これは米ルイジアナ州ニューオリンズで催されるパレードの呼称であり、

主に「ジャズ・フューネラル」というブラスバンドを伴う葬儀の際に行われてきた伝統行事だ。

その起源は奴隷たちが西アフリカの伝統的なダンスを

ニューオリンズに持ち込んだことにあるとされており、

過去には白人住民の生活を脅かす風習として、

公式にダンスが禁じられていた時期もあったという。

いまやセカンド・ラインは

アメリカの最も重要な文化遺産のひとつとして定着。

その後のジャズやファンクにも多大な影響を及ぼし続けている。

 

そんなニューオリンズの伝統が世界的に知られる

きっかけとなったのが、ドクター・ジョンが72年に発表したアルバム『ガンボ』。

同作にはニューオリンズに伝わるスタンダードなR&Bのカヴァーがいくつも収録。

とりわけシングル・カットされた「アイコ・アイコ」は

全米チャートにもランクインするほどのヒット曲となり、

セカンド・ラインの特徴的なリズムは徐々に

ポップ・ミュージック全土へと普及していった。

アルバム・タイトルの『ガンボ』とは、

18世紀初頭から伝わるルイジアナ州の伝統料理のこと。

オクラやフィレ・パウダー(サッサフラスの葉を粉状にしたもの)によるとろみが特徴的なスープだ。

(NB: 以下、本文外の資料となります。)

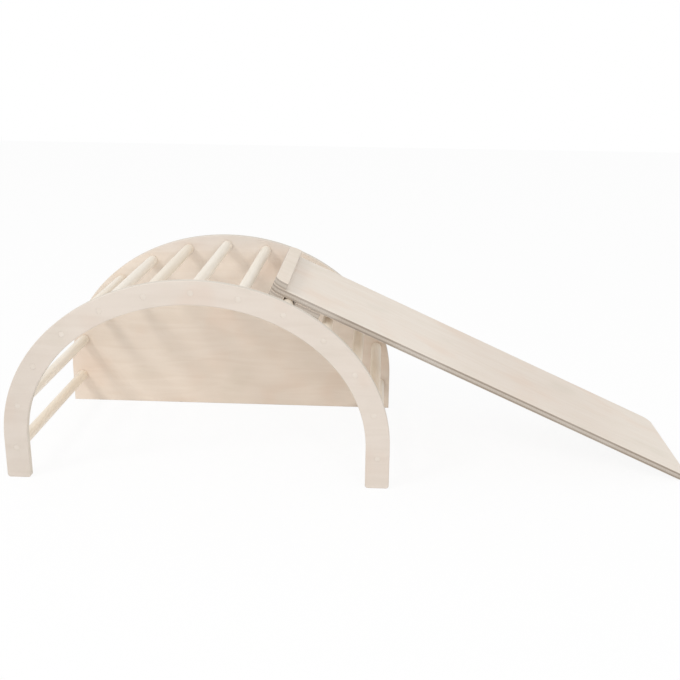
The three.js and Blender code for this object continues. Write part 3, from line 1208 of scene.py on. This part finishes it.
def seen_directly(start):
    """1 for a ray from the camera, a mirror or a glass, and 0 for light that bounces."""
    rays = [start.node("LightPath", output=name) for name in
            ("Is Camera Ray", "Is Glossy Ray", "Is Transmission Ray")]
    return rays[0].math("MAXIMUM", rays[1]).math("MAXIMUM", rays[2])


def white_floor():
    """The floor: part real white surface, part white card."""
    clear_bench()
    bpy.ops.mesh.primitive_plane_add(size=2 * FLOOR_REACH, location=(0, 0, 0))
    floor = bpy.context.object
    floor.name = "floor"
    material, start, shader = new_finish("floor_white")
    feed(shader, Base_Color=FLOOR_WHITE, Roughness=FLOOR_ROUGHNESS)
    card = start.node("Emission", None, {"Color": PURE_WHITE, "Strength": 1.0})
    surface = Shade(start.tree, shader.outputs[0])
    both = start.node("MixShader", None, {0: seen_directly(start) * CARD_SHARE, 1: surface, 2: card})
    start.tree.links.new(both.socket, start.tree.nodes["Material Output"].inputs["Surface"])
    floor.data.materials.append(material)


def white_sky():
    """White to the camera, and an even light of a lower strength for everything else."""
    world = bpy.data.worlds.new("studio")
    bpy.context.scene.world = world
    world.use_nodes = True
    start = Shade(world.node_tree)
    strength = seen_directly(start) * (1 - SKY_LIGHT) + SKY_LIGHT
    background = world.node_tree.nodes["Background"]
    background.inputs["Color"].default_value = PURE_WHITE
    world.node_tree.links.new(strength.socket, background.inputs["Strength"])


def soft_lamp(name, aim, size, power):
    """A round lamp that shines along aim at a point below the top of the arch."""
    target = Vector((arch_middle, 0, vault_rise))
    place = target - aim.normalized() * LAMP_DISTANCE
    bpy.ops.object.light_add(type="AREA", location=place)
    lamp = bpy.context.object
    lamp.name = name
    lamp.rotation_euler = aim.to_track_quat("-Z", "Y").to_euler()
    lamp.data.shape = "DISK"
    lamp.data.size = size
    lamp.data.energy = power
    return lamp


white_floor()
white_sky()
lamps = [soft_lamp("key_lamp", KEY_AIM, KEY_SIZE, KEY_POWER),
         soft_lamp("fill_lamp", FILL_AIM, FILL_SIZE, FILL_POWER)]
bpy.context.scene.view_settings.view_transform = "Standard"
for lamp in lamps:
    print(lamp.name, "stands at", [round(v, 2) for v in lamp.location])

# %% [markdown]
# ## The last cell

# %% The last cell
import json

結果としてセカンド・ラインは現地の伝統料理とセットで認知されることになり、

一部では「ガンボ・ミュージック」として愛されるようになる。

こうしてニューオリンズ音楽は世界中のアーティストを触発していった。

それはここ日本においても例外ではなく、

たとえば細野晴臣の76年作『泰安洋行』は『ガンボ』の影響を抜きに語れないし、

元ローザルクセンブルクのどんとが結成した

伝説的なバンド「ボ・ガンボス」に関しては、まさにその名が語る通りだ。

ニューオリンズ音楽を継承する日本人作家といえば、

真っ先に思い浮かぶアーティストがもう一人いる。

オリジナル・ラブの田島貴男だ。

 

オリジナル・ラブが初めてセカンド・ラインのリズムを取り入れた曲は、

94年のアルバム『風の歌を聴け』の

収録曲「フィエスタ」。

これは音楽的な引用だけでなく、セカンド・ラインが

葬儀のための音楽であることも踏まえた曲で、

そこにはニューオリンズの伝統に対する田島の理解と敬意が垣間見える。

そして田島流のセカンド・ライン解釈といえば、

やはりこの曲に触れないわけにはいかない。

96年作『Desire』の収録曲

「ガンボ・チャンプルー・ヌードル」。

「タッツタッツタッツタタッタッ!」という

セカンド・ライン特有のスネアロールに沖縄三線の旋律が重なるこの曲は、

まさに異文化のごった煮スープ。

そのエキゾチックなサウンドは斬新であるだけでなく、

さまざまな文化の融合から生まれたニューオリンズ音楽の在り方も確かに引き継いでいる。

こうして見ていくと、訪れたこともない土地の伝統が意外と身近に思えてくる。

あなたが普段からよく耳にしている音楽のなかにも、

どこかにニューオリンズ風の味つけが忍んでいるかもしれない。